After a quick (and pricey for what it is) lunch of sausage and bottled water, I head for the shopping street, this time with a goal-find some amber jewelry.  The places I've seen so far seem to only offer high priced merchandise.  They also all seem to have asian (Chinese?) staff, which I find curious.  I pop my head into a couple of places that all have an intimidating air about them, but in the final one I go to, the sales lady asks me where I'm from and it turns out that she is originally from Taiwan.  She's been living in Denmark for about 20 years, speaks Danish and English, and told me the reason all the amber shops have chinese staff is because amber is extremely popular with the chinese-speaking tourists!  I have a conversation with her mostly in Chinese, helping me find some reasonably priced products and learning how to get a refund on the tax (which like most European countries is high).  Who knew that would happen in Denmark??

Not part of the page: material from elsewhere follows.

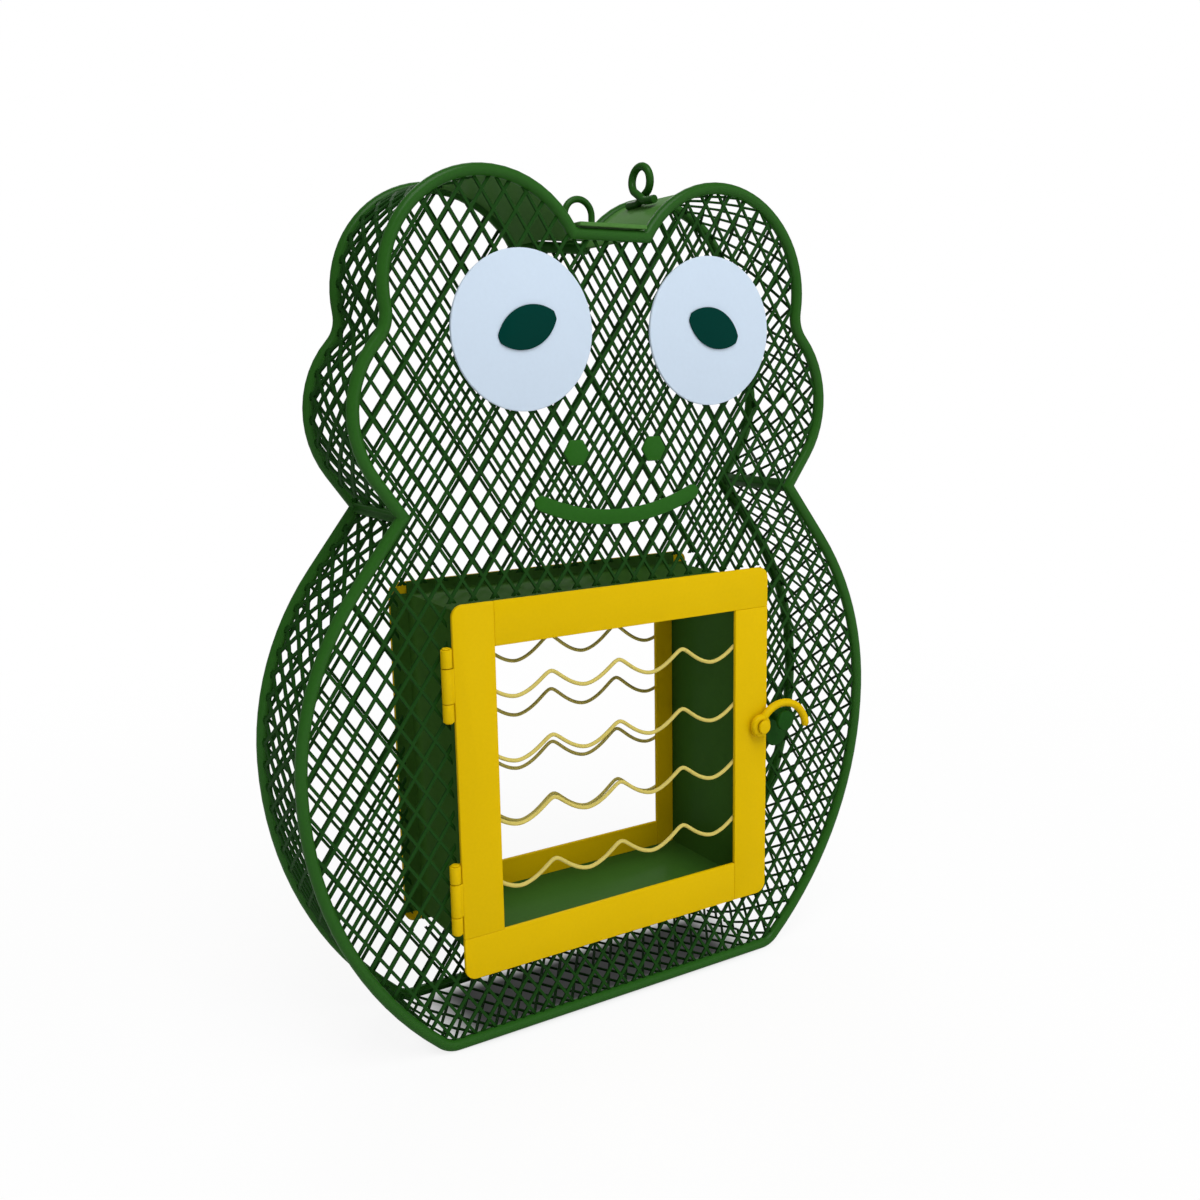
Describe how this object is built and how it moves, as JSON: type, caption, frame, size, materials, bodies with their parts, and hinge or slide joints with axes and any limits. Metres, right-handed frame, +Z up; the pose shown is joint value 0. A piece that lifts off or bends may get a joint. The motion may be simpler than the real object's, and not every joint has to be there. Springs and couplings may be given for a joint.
{
  "type": "frog bird feeder",
  "caption": "Flat mesh bird feeder shaped like a frog, with a latched door over a suet box in its belly, a lid over the seed space and a loop to hang it by.",
  "frame": {"origin": "middle of the front rim's foot line: x = 0 is the middle of the face, y = 0 the centre plane of the front rim wire, z = 0 the surface that the two rims stand on", "axes": "+Z up, the face and door look along -Y, +X to the right as seen from the front"},
  "size_m": [0.234, 0.0608, 0.3],
  "materials": {
    "mesh_green": "dark green powder coat on expanded steel mesh",
    "rim_green": "mid green powder coat, semi gloss",
    "face_green": "mid green powder coat, satin",
    "eye_white": "pale blue-white paint, satin",
    "pupil_teal": "dark teal paint, satin",
    "box_green": "dark green powder coat on folded sheet, semi gloss",
    "frame_yellow": "yellow powder coat on flat bar, semi gloss",
    "wire_yellow": "pale yellow powder coat on wire, semi gloss"
  },
  "bodies": {
    "feeder_body": {"front_mesh": "mesh_green", "back_mesh": "mesh_green", "bottom_mesh": "mesh_green", "head_band_left": "mesh_green", "head_band_right": "mesh_green", "body_band_left": "mesh_green", "body_band_right": "mesh_green", "front_rim": "rim_green", "back_rim": "rim_green", "neck_strip_left": "rim_green", "neck_strip_right": "rim_green", "head_sheet_left": "rim_green", "head_sheet_right": "rim_green", "lid_hinge_knuckles": "rim_green", "lid_hinge_pin": "rim_green", "hanger_right": "rim_green", "nostril_left": "face_green", "nostril_right": "face_green", "mouth": "face_green", "latch_catch": "face_green", "eye_left": "eye_white", "eye_right": "eye_white", "pupil_left": "pupil_teal", "pupil_right": "pupil_teal", "suet_box": "box_green", "back_bar_left": "frame_yellow", "back_bar_top": "frame_yellow", "back_bar_right": "frame_yellow", "back_bar_bottom": "frame_yellow", "upper_hinge_box_leaf": "frame_yellow", "upper_hinge_pin": "frame_yellow", "lower_hinge_box_leaf": "frame_yellow", "lower_hinge_pin": "frame_yellow", "back_wire_1": "wire_yellow", "back_wire_2": "wire_yellow", "back_wire_3": "wire_yellow", "back_wire_4": "wire_yellow"},
    "door": {"door_bar_left": "frame_yellow", "door_bar_top": "frame_yellow", "door_bar_right": "frame_yellow", "door_bar_bottom": "frame_yellow", "door_wire_1": "wire_yellow", "door_wire_2": "wire_yellow", "door_wire_3": "wire_yellow", "door_wire_4": "wire_yellow", "upper_hinge_door_leaf": "frame_yellow", "lower_hinge_door_leaf": "frame_yellow", "latch_rivet": "frame_yellow"},
    "latch": {"latch_hook": "frame_yellow"},
    "lid": {"lid_plate": "rim_green", "lid_pull_ring": "rim_green"}
  },
  "joints": [
    {"name": "door_hinge", "type": "hinge", "parent": "feeder_body", "child": "door", "pos_m": [-0.0664, -0.0032, 0.0911], "axis": [0, 0, -1], "range_deg": [0, 165]},
    {"name": "latch_pivot", "type": "hinge", "parent": "door", "child": "latch", "pos_m": [0.06, -0.0064, 0.0953], "axis": [0, -1, 0], "range_deg": [-17, 100]},
    {"name": "lid_hinge", "type": "hinge", "parent": "feeder_body", "child": "lid", "pos_m": [0, 0.041, 0.2764], "axis": [-1, 0, 0], "range_deg": [0, 100]}
  ]
}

The sun is coming out so I head to Frederiksberg Have (Garden).  It's a peaceful and pretty bit of greenery with lots of water birds (herons, ducks, geese, and somewhere at least one peacock).  Not a lot of flowers though, it's mostly lawn, trees, creek.  And the lawn is not perfectly manicured.  Bulbs have been planted in many areas among the grass and to my eyes there are all kinds of weedy things mixed in there.  There is a palace at one end of this garden but it's not open in the way some of the others are.  There are a ton of palaces and castles in Copenhagen and surroundings.

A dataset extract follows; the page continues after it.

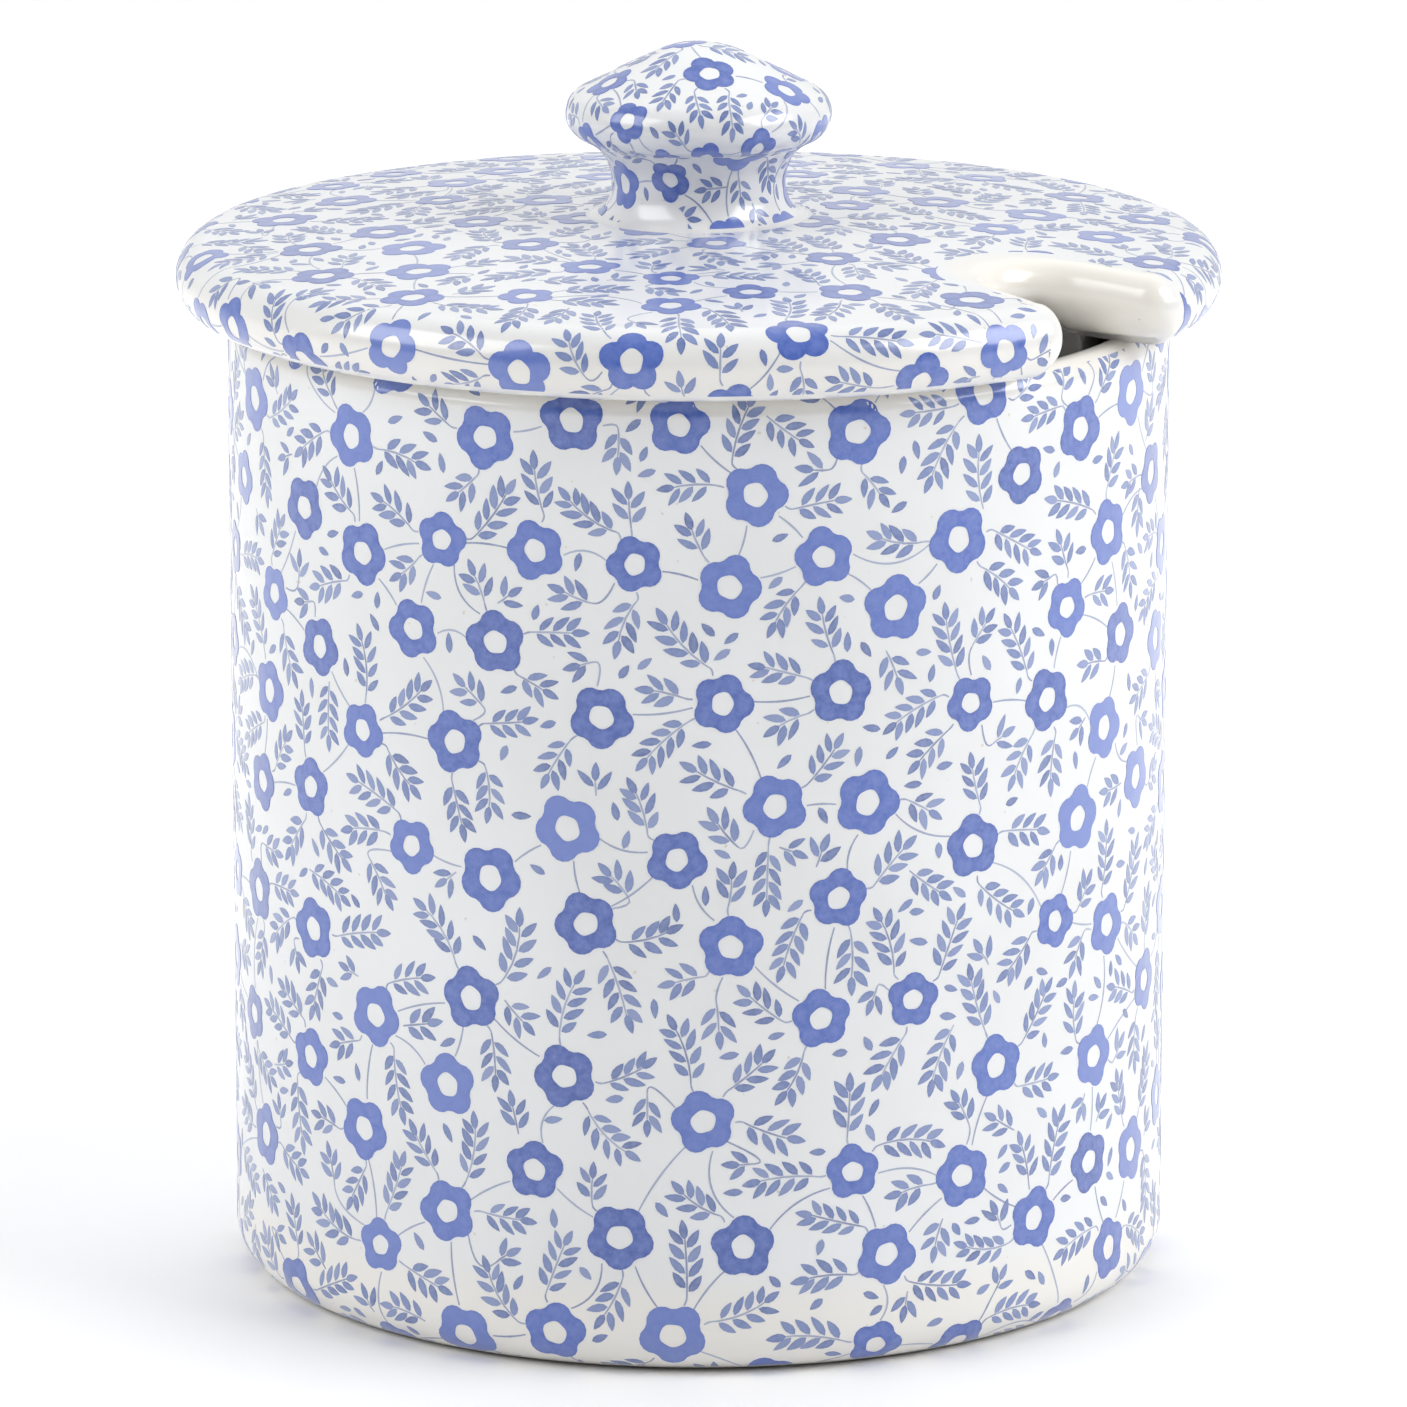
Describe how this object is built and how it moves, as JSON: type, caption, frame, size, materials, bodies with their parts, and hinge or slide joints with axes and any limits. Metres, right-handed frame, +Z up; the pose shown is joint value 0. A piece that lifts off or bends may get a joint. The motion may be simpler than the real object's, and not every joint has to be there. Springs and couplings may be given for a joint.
{
  "type": "lidded preserve pot",
  "caption": "Straight round preserve pot in glazed earthenware with a small all-over flower print, a loose domed lid with a spoon notch, and a round finger knob.",
  "frame": {"origin": "centre of the foot, on the surface that the pot stands on", "axes": "+Z up along the pot's axis, +X out through the spoon notch"},
  "size_m": [0.0969, 0.098, 0.1166],
  "materials": {
    "glaze": "gloss",
    "print": "gloss",
    "clay": "matte"
  },
  "bodies": {
    "jar": {"jar": "glaze"},
    "lid": {"lid": "glaze", "knob": "glaze"}
  },
  "joints": [
    {"name": "lid_lift", "type": "slide", "parent": "jar", "child": "lid", "axis": [0, 0, 1], "range_m": [0, 0.12]}
  ]
}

I take my usual afternoon respite and dinner is my left over half sandwich from yesterday.  The ballet is performing in the new Opera House which is across the water via ferry from the end of Nyhavn, very close and convenient to my hotel.  The fee is covered with my transit flex card.  The building is a beautiful glass structure with an interior wood enclosed performance space.  There are three beautiful dichroic glass globe light chandeliers and the whole place is elegantly minimal.  The Danes are not fancy people so the restaurant is a roped off area of the main lobby with minimalist Danish chairs and tables, but serving a fancy 3 course meal.  A bar serves alcohol, snacks and hot beverages but there are not a lot of chairs.  Turns out Danes are pretty comfortable standing around, as I noticed when the pre-performance lecture was going on, everyone simply gathered around the speaker, standing in an area of the balcony while he talked (in Danish, so I didn't learn anything).  Dress code is fairly casual and slightly offbeat.  The theatre is a traditional set up, with a horseshoe shaped first balcony, which is where my seats are located.  The prices are very reasonable.  I'm at the very end of the right hand leg of the balcony.  On the other side, the chairs have the royal crown symbol, must be the royal family's box.  Turns out, it is, because as an elegant older woman enters the box, everyone in the theatre stands.  It's the Queen! Her presence adds a certain energy to the evening.

Tonight's show will have 5 ballets with all men (a woman appears at the end of the final dance).  The choreographers are a varied lot-Bournonville, Peter Martins, Jerome Robbins, Jose Limon and someone unknown to me (probably a contemporary Danish dance maker).  Wonderful dancers and a nice mix of dance styles.  Each bow is to the Queen first, then the audience.  And I do mean every single time.  At one of the intermissions, I chat with the lady in front of me about the down-to-earth nature of the Danish royals, traveling (she visits the US frequently), the ceilings in the auditorium (she works for Chicago Metallic who made the product they used and is a company I'm familiar with), and living in Denmark.  Danes may not be the most gregarious people but they are exceptionally friendly once you start talking to them. 

After the curtain falls, those of us who need to make a mad dash for the ferry back to Nyhavn, and I'm now highly anticipating Saturday's performance by the women of the company.

1 comment:

Mr Crosson said...

Just wanted to tell you that I'm really enjoying reading about your trip. Great details!